● WHAT TO DO
Go through the material and pull out every line with the string "scene" in it.

══ DATA LINES

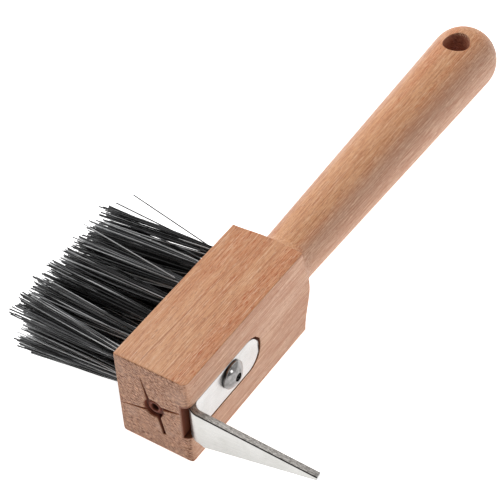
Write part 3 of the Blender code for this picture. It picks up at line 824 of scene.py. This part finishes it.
def make_pick():
    """A ribbon along the bar's middle surface, thickened, drilled and rounded."""
    shape = bmesh.new()
    rungs = []
    for x, y, up, down in pick_stations():
        low = shape.verts.new((x, y, MID_Z - down))
        high = shape.verts.new((x, y, MID_Z + up))
        rungs.append((low, high))
    for (low, high), (next_low, next_high) in zip(rungs, rungs[1:]):
        shape.faces.new((low, next_low, next_high, high))
    pick = mesh_object("steel_pick", shape)
    plate = pick.modifiers.new("Bar thickness", "SOLIDIFY")
    plate.thickness = BAR_THICKNESS
    plate.offset = 0.0
    plate.use_even_offset = True
    bpy.context.view_layer.update()
    apply_modifiers(pick)
    place = across_block(RIVET_X, PICK_FACE_Y, RIVET_Z)
    boolean(pick, cylinders_object("pick_hole", RIVET_HOLE_RADIUS, PICK_HOLE_LENGTH, 48, [place]))
    rounding = pick.modifiers.new("Eased edges", "BEVEL")
    rounding.width = BAR_EDGE_ROUND
    rounding.segments = 3
    rounding.angle_limit = math.radians(50.0)
    rounding.use_clamp_overlap = False
    bpy.context.view_layer.update()
    apply_modifiers(pick)
    smooth(pick, 35.0)
    return finish_piece(pick, "pick_steel", pick_material(), "pick")


# Blind rivet ---------------------------------------------------------------------------

HEAD_RADIUS = (rivet_high.x - rivet_low.x) / 2
UNDERSIDE_Y = PICK_FACE_Y - RIVET_HEAD_SINK


def dome_height(radius):
    rise = RIVET_HEAD_HEIGHT - RIVET_RIM_HEIGHT
    ball = (HEAD_RADIUS**2 + rise**2) / (2 * rise)
    return RIVET_HEAD_HEIGHT - ball + math.sqrt(ball**2 - radius**2)


def on_rivet_axis(item):
    item.location = (RIVET_X, UNDERSIDE_Y, RIVET_Z)
    item.rotation_euler = (math.pi / 2, 0.0, 0.0)
    return item


def make_rivet():
    """Domed head with a rolled rim and a turned-in lip round the mandrel."""
    sleeve_end = UNDERSIDE_Y - rivet_high.y
    rim = RIVET_EDGE_ROUND
    lip = RIVET_LIP_ROUND
    profile = [(RIVET_BORE_RADIUS, dome_height(RIVET_BORE_RADIUS) - 1.2 * MM)]
    for step in range(6):
        angle = math.pi / 2 * step / 5
        radius = RIVET_BORE_RADIUS + lip * (1 - math.cos(angle))
        profile.append((radius, dome_height(radius) - lip * (1 - math.sin(angle))))
    steps = 20
    start = RIVET_BORE_RADIUS + lip
    for step in range(1, steps + 1):
        radius = start + (HEAD_RADIUS - rim - start) * step / steps
        profile.append((radius, dome_height(radius)))
    edge = dome_height(HEAD_RADIUS - rim)
    for step in range(1, 6):
        angle = math.pi / 2 * step / 5
        profile.append((HEAD_RADIUS - rim + rim * math.sin(angle), edge - rim * (1 - math.cos(angle))))
    profile.append((HEAD_RADIUS, 0.15 * MM))
    profile.append((HEAD_RADIUS - 0.15 * MM, 0.0))
    profile.append((RIVET_SLEEVE_RADIUS, 0.0))
    profile.append((RIVET_SLEEVE_RADIUS, sleeve_end))
    profile.append((RIVET_BORE_RADIUS, sleeve_end))
    rivet = on_rivet_axis(turned_object("blind_rivet", profile, 96, closed=True))
    bpy.context.view_layer.update()
    apply_modifiers(rivet)
    smooth(rivet, 35.0)
    return finish_piece(rivet, "rivet_steel", rivet_material(), "rivet_body")


def make_mandrel():
    """Snapped stub: an uneven end just below the head's lip, and the bulb in the wood."""
    top = dome_height(RIVET_BORE_RADIUS) - MANDREL_SET_BACK
    bulb_end = UNDERSIDE_Y - mandrel_high.y
    bulb_top = bulb_end + 2.6 * MM
    bulb_radius = (mandrel_high.x - mandrel_low.x) / 2
    profile = [
        (0.0, top - 0.45 * MM),
        (0.35 * MM, top - 0.3 * MM),
        (0.7 * MM, top),
        (1.0 * MM, top - 0.05 * MM),
        (1.15 * MM, top - 0.3 * MM),
        (1.2 * MM, top - 1.4 * MM),
        (MANDREL_RADIUS, top - 1.6 * MM),
        (MANDREL_RADIUS, bulb_top),
        (bulb_radius - 0.3 * MM, bulb_top),
        (bulb_radius, bulb_top - 0.3 * MM),
        (bulb_radius, bulb_end + 0.6 * MM),
        (bulb_radius - 0.6 * MM, bulb_end),
        (0.0, bulb_end),
    ]
    stub = on_rivet_axis(turned_object("rivet_stub", profile, 64))
    bpy.context.view_layer.update()
    apply_modifiers(stub)
    smooth(stub, 50.0)
    return finish_piece(stub, "mandrel_steel", mandrel_material(), "rivet_mandrel")


# Bristles ------------------------------------------------------------------------------


def tuft_tip(name):
    """Centre and radius of the tips of a CAD tuft."""
    _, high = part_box(name)
    corners = [corner.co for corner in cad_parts[name].data.vertices]
    tips = [corner for corner in corners if corner.y > high.y - TUFT_TIP_ZONE]
    centre = sum(tips, Vector()) / len(tips)
    radius = max(math.hypot(tip.x - centre.x, tip.z - centre.z) for tip in tips)
    return Vector((centre.x, high.y, centre.z)), radius


def filament_path(root, tip, lean, power, bow):
    """Out of the hole, then along the tuft's straight lean, spreading early, with a slight bow."""
    mouth = Vector((root.x, FACE_Y, root.z))
    yield Vector((root.x, FACE_Y - ROOT_DEPTH, root.z))
    yield mouth
    for step in range(1, FILAMENT_RINGS - 1):
        part = step / (FILAMENT_RINGS - 2)
        spread = Vector((tip.x - mouth.x, 0.0, tip.z - mouth.z)) - lean
        forward = Vector((0.0, (tip.y - mouth.y) * part, 0.0))
        yield mouth + lean * part + spread * part**power + forward + bow * math.sin(math.pi * part)


def add_filament(shape, strand_layer, strand, points):
    """A closed tube through the points, each corner carrying the strand's own shade."""
    # Light strands, the painted highlights, are thinner.
    radius = FILAMENT_RADIUS * (1.0 - HIGHLIGHT_STRAND_THINNING * strand)
    rings = []
    for point in points:
        ring = []
        for side in range(FILAMENT_SIDES):
            angle = 2 * math.pi * side / FILAMENT_SIDES
            offset = Vector((math.cos(angle), 0.0, math.sin(angle))) * radius
            corner = shape.verts.new(point + offset)
            corner[strand_layer] = strand
            ring.append(corner)
        rings.append(ring)
    for ring, further in zip(rings, rings[1:]):
        for side in range(FILAMENT_SIDES):
            following = (side + 1) % FILAMENT_SIDES
            face = shape.faces.new((ring[side], further[side], further[following], ring[following]))
            face.smooth = True
    shape.faces.new(rings[0])
    shape.faces.new(tuple(reversed(rings[-1])))


def row_of(name):
    return int(name.removeprefix("tuft_row").split("_")[0])


def spread_of(name, out):
    """Tip spread along X and up, and flare power. Tufts open early between those above them."""
    row = row_of(name)
    in_row = [other for other in tuft_names() if row_of(other) == row]
    at_handle = row in (1, 4) and name == in_row[-1] and out.x > 0.0
    outward = at_handle or (name == in_row[0] and out.x < 0.0)
    if outward or (row == 1 and name not in in_row[-2:]):
        return TOP_TIP_SPREAD, TOP_TIP_SPREAD, TOP_FLARE_POWER
    return LOWER_TIP_SPREAD, LOWER_TIP_RISE, LOWER_FLARE_POWER


def make_tuft(name, material, draw):
    x, z = hole_axis(name)
    tip_centre, tip_radius = tuft_tip(name)
    tip_centre.x += ROW_TIP_SHIFTS[row_of(name) - 1]
    if row_of(name) in (2, 3) and x > LAST_TUFT_FROM:
        tip_centre.x += LAST_TUFT_SHIFT
    lean = Vector((tip_centre.x - x, 0.0, tip_centre.z - z))
    golden = math.pi * (3 - math.sqrt(5))
    shape = bmesh.new()
    strand_layer = shape.verts.layers.float.new("strand")
    for index in range(FILAMENTS_PER_TUFT):
        share = math.sqrt((index + 0.5) / FILAMENTS_PER_TUFT)
        angle = golden * index + draw.uniform(-0.15, 0.15)
        out = Vector((math.cos(angle), 0.0, math.sin(angle)))
        along, rise, power = spread_of(name, out)
        root = Vector((x, 0.0, z)) + out * share * (TUFT_ROOT_RADIUS - FILAMENT_RADIUS)
        reach = share * tip_radius * draw.uniform(0.8, 1.15)
        scatter = Vector((draw.gauss(0.0, SIDE_SCATTER), 0.0, draw.gauss(0.0, SIDE_SCATTER)))
        tip = tip_centre + Vector((out.x * along, 0.0, out.z * rise)) * reach + scatter
        tip.y -= abs(draw.gauss(0.0, LENGTH_SCATTER))
        bow = Vector((draw.gauss(0.0, BOW), 0.0, draw.gauss(0.0, BOW)))
        add_filament(shape, strand_layer, draw.random(), list(filament_path(root, tip, lean, power, bow)))
    for stray_of, shade, offset in STRAYS:
        if stray_of == name:
            tip = tip_centre + Vector(offset)
            path = filament_path(Vector((x, 0.0, z)), tip, lean, 1.0, Vector((0.0, 0.0, 0.0)))
            add_filament(shape, strand_layer, shade, list(path))
    bmesh.ops.recalc_face_normals(shape, faces=shape.faces)
    item = mesh_object(name.replace("tuft", "bristles"), shape)
    return finish_piece(item, "bristle", material, name)


def make_bristles():
    draw = random.Random(BRISTLE_SEED)
    material = bristle_material()
    for name in tuft_names():
        make_tuft(name, material, draw)


def finish_staples():
    material = staple_material()
    for name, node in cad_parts.items():
        if name.startswith("staple_"):
            node.data.materials.clear()
            node.data.materials.append(material)


# Stage, light and camera ---------------------------------------------------------------


def make_floor():
    shape = bmesh.new()
    bmesh.ops.create_grid(shape, x_segments=1, y_segments=1, size=6.0)
    floor = mesh_object("floor", shape)
    floor.location.z = cad_low.z - FLOOR_GAP
    t = Tree("floor_paper")
    fibre = t.noise(t.mapping((0.02, 0.02, 0.02)), detail=2.0)
    colour = t.mix(fibre, (0.76, 0.76, 0.76, 1.0), (0.82, 0.82, 0.82, 1.0))
    t.shader.inputs["Emission Color"].default_value = (1.0, 1.0, 1.0, 1.0)
    t.shader.inputs["Emission Strength"].default_value = FLOOR_GLOW
    t.set(Base_Color=colour, Roughness=0.9)
    floor.data.materials.append(t.material)


def area_light(name, place, target, size, power):
    data = bpy.data.lights.new(name, "AREA")
    data.shape = "RECTANGLE"
    data.size, data.size_y = size
    data.energy = power
    lamp = link(bpy.data.objects.new(name, data))
    lamp.location = place
    lamp.rotation_euler = (Vector(target) - Vector(place)).to_track_quat("-Z", "Y").to_euler()


def make_world():
    """Soft studio surround: darker on the open side of the tent, bright at its back."""
    world = bpy.data.worlds.new("studio")
    bpy.context.scene.world = world
    world.use_nodes = True
    nodes = world.node_tree.nodes
    links = world.node_tree.links
    place = nodes.new("ShaderNodeTexCoord")
    toward = nodes.new("ShaderNodeVectorMath")
    toward.operation = "DOT_PRODUCT"
    toward.inputs[1].default_value = Vector(OPEN_SIDE).normalized()
    links.new(place.outputs["Generated"], toward.inputs[0])
    ramp = nodes.new("ShaderNodeValToRGB")
    ramp.color_ramp.interpolation = "EASE"
    ramp.color_ramp.elements[0].position = 0.35
    ramp.color_ramp.elements[0].color = (TENT_BRIGHT, TENT_BRIGHT, TENT_BRIGHT, 1.0)
    ramp.color_ramp.elements[1].position = 0.85
    ramp.color_ramp.elements[1].color = (TENT_DARK, TENT_DARK, TENT_DARK, 1.0)
    links.new(toward.outputs["Value"], ramp.inputs["Fac"])
    links.new(ramp.outputs["Color"], nodes["Background"].inputs["Color"])


def glint_line():
    """A place from which a small light is mirrored toward the camera by the rivet's upper dome."""
    dome = Vector((RIVET_X, rivet_low.y, RIVET_Z))
    facing = Vector(GLINT_FACING).normalized()
    toward_camera = (Vector(CAMERA_PLACE) - dome).normalized()
    mirrored = 2 * facing.dot(toward_camera) * facing - toward_camera
    return dome + mirrored * GLINT_DISTANCE, dome


def make_lights():
    middle = (cad_low + cad_high) / 2
    area_light("key", middle + Vector(KEY_OFFSET), middle, KEY_SIZE, KEY_POWER)
    area_light("glint", *glint_line(), GLINT_SIZE, GLINT_POWER)


def make_camera():
    data = bpy.data.cameras.new("camera")
    data.sensor_width = 36.0
    data.lens = CAMERA_LENS
    data.clip_end = 20.0
    camera = link(bpy.data.objects.new("camera", data))
    camera.location = CAMERA_PLACE
    camera.rotation_euler = [math.radians(part) for part in CAMERA_TURN]
    bpy.context.scene.camera = camera
    bpy.context.scene.view_settings.view_transform = "Standard"


make_camera()
make_world()
make_lights()
make_floor()
make_body()
make_pick()
make_rivet()
make_mandrel()
make_bristles()
finish_staples()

════

● RESPONSE TO THIS EXERCISE
Write part 3 of the Blender code for this picture. It picks up at line 824 of scene.py. This part finishes it.
    bpy.context.scene.world = world
    bpy.context.scene.camera = camera
    bpy.context.scene.view_settings.view_transform = "Standard"